In the Americas, revenue climbed 5.1% year-on-year to Yen312.3 billion, also driven by higher car maker output.
Segment profit increased 8.3% year-on-year to Yen22.4 billion, with Toyoda Gosei noting that gains were achieved “despite a negative impact from US tariffs,” mainly due to cost improvements and higher sales volume.
Revenue in Europe and Africa rose 2.7% year-on-year to Yen25.0 billion, reflecting the impact of yen depreciation.
Segment profit, however, declined 8.2% year-on-year to Yen1.9 billion, which the company attributed mainly to higher fixed costs.
In China, revenue fell 8.4% year-on-year to Yen68.3 billion, due largely to lower production volumes at car makers.
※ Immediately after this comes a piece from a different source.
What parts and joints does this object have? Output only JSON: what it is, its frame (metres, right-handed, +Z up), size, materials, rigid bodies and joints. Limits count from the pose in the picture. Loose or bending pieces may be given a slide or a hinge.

Segment profit more than doubled, rising 107.9% year-on-year to Yen2.1 billion, which Toyoda Gosei said was achieved “despite lower sales volume,” chiefly through fixed cost reductions.
Revenue in Asia increased 6.6% year-on-year to Yen108.9 billion, supported by higher car maker production. Segment profit edged up 0.8% year-on-year to Yen10.3 billion, reflecting higher sales volume and cost improvements.
In India, revenue rose 19.9% year-on-year to Yen37.3 billion, while segment profit increased 37.8% year-on-year to Yen4.2 billion, supported by higher sales volume and cost improvements.